According to Boeing, India would need 1,940 single-aisle planes worth USD 220 billion and 350 wide-body aircraft valued at USD 100 billion. At the current exchange rate, USD 320 billion is over Rs 22 lakh crore. Around 10 regional jets worth less than USD 1 billion would be needed during the 2018-2037 period.

"India continues to grow at a faster pace," Dinesh Keskar, Senior Vice President (Asia Pacific & India Sales) at Boeing Commercial Airplanes said here. Keskar also noted that the aviation market in India is "quite challenging" as most airlines are not making money even as there is strong passenger growth. He noted that exchange rate, fuel prices and fare yields are the challenges.

Boeing has raised its long-term forecast for commercial aeroplanes in India citing unprecedented domestic passenger traffic and rapidly expanding Low-Cost Carriers (LCCs).

In August last year, Boeing projected that India would need 2,100 commercial planes worth USD 290 billion.

Flagging concerns about low fare yields, Keskar said it cannot be sustained as airlines are losing money in India. Amid stiff competition, domestic airlines are offering low fares despite higher operational costs.
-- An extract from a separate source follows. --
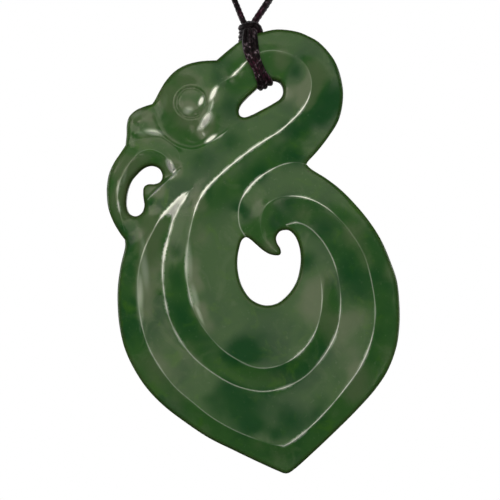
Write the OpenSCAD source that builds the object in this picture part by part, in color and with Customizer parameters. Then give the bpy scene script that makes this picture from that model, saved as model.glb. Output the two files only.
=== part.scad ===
/* [Jade plate] */
// Depth of the plate behind its middle plane
back_depth = 2.2; // [1.8:0.1:2.8]
// Height of a valley, or of a step, over the middle plane
valley_h = 1.95; // [1.7:0.05:2.2]
// Height at which a ridge's slope reaches a free edge, before the edge is rounded
edge_h = 2.0; // [1.8:0.05:2.3]
// How far a slope runs on under its neighbour
lap = 0.5; // [0.3:0.1:0.8]
// Radius of the eye's ring groove
eye_r = 2.2; // [1.8:0.1:2.4]
// Width and depth of the eye's ring groove
eye_groove = 0.4; // [0.3:0.05:0.6]
// Rounding of the lips of the pierced holes
lip_r = 0.45; // [0.3:0.05:0.6]

/* [Cord] */
// Diameter of the braided cord
cord_d = 0.9; // [0.8:0.05:1]
// Spacing of the three lashing strands on the jade
strand_pitch = 0.95; // [0.92:0.01:1]
// Width of the knot that closes the loop behind the neck
nape_w = 8; // [6:1:10]
// Diameter of the knot that closes the loop behind the neck
nape_d = 2.8; // [2.4:0.1:3.4]

/* [Knot on the jade] */
// Radius of the knot about the line on which the pendant swings
knot_r = 1.2; // [1:0.05:1.25]
// Width of the knot along that line
knot_w = 3.2; // [2.8:0.1:3.4]
// Depth of the knot's foot, front to back
knot_foot = 3.1; // [2.8:0.1:3.3]

/* [Hidden] */
// The nape is the origin; the pendant swings on a line along X through this point
swing_at = [0, -120, -151];
// The jade's middle plane stands this far behind that line, so that its weight hangs straight under it
jade_at = swing_at + [0, 0.12, 0];
// The knot's foot and the jade's edge under it both slope by this angle
edge_slope = 23;
// Steps between two rows of a table
steps = 3;
cord_sides = 8;
eye_at = [-8.75, -10.9];

// Columns of the section tables. Each row is one cut across a carved band, in X and Z from the swing line:
// the foot on the left of the way the band runs, its ridge, and the foot on the right. Then come the ridge's
// height over the middle plane and the rounding of each foot. A foot with no rounding is a valley.
left = [0, 1];
ridge = [2, 3];
right = [4, 5];
ridge_h = 6;
left_r = 7;
right_r = 8;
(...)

"We feel that fares in India even though the fares have come down, even though the exchange rates have come down they are at least 10-15 per cent lower than where you can break even.

"If operation-wise you are losing money, then you can do it a little bit, you can do it for opening some routes but you cannot do it on a sustained basis," he said. Boeing said that this year alone, more than 10 million passengers, on average, travelled within India each month.

"To meet this increased domestic air traffic growth, we see the vast majority of available aeroplane seats coming from LCCs," Keskar said. The success of this market segment would mean more than 80 per cent of all new aeroplane deliveries in the country would be single-aisles, he added.

According to him, the superior economics and fuel efficiency of the new 737 MAX aeroplane would be the perfect choice for Indian carriers. India is the fastest growing domestic aviation market in the world and registered 50th straight month of double-digit growth in October.

"Boeing continues to develop new fuel-efficient aeroplanes and market leading services to address the needs of our customers in India," Keskar said. About Boeing MAX planes, Keskar said, "we are assuring everyone that is a safe aircraft to fly".

Aviation regulator DGCA is monitoring on a daily basis the performance of Boeing 737 MAX aircraft apart from putting in place various measures to ensure there are no safety issues with these planes being operated in India.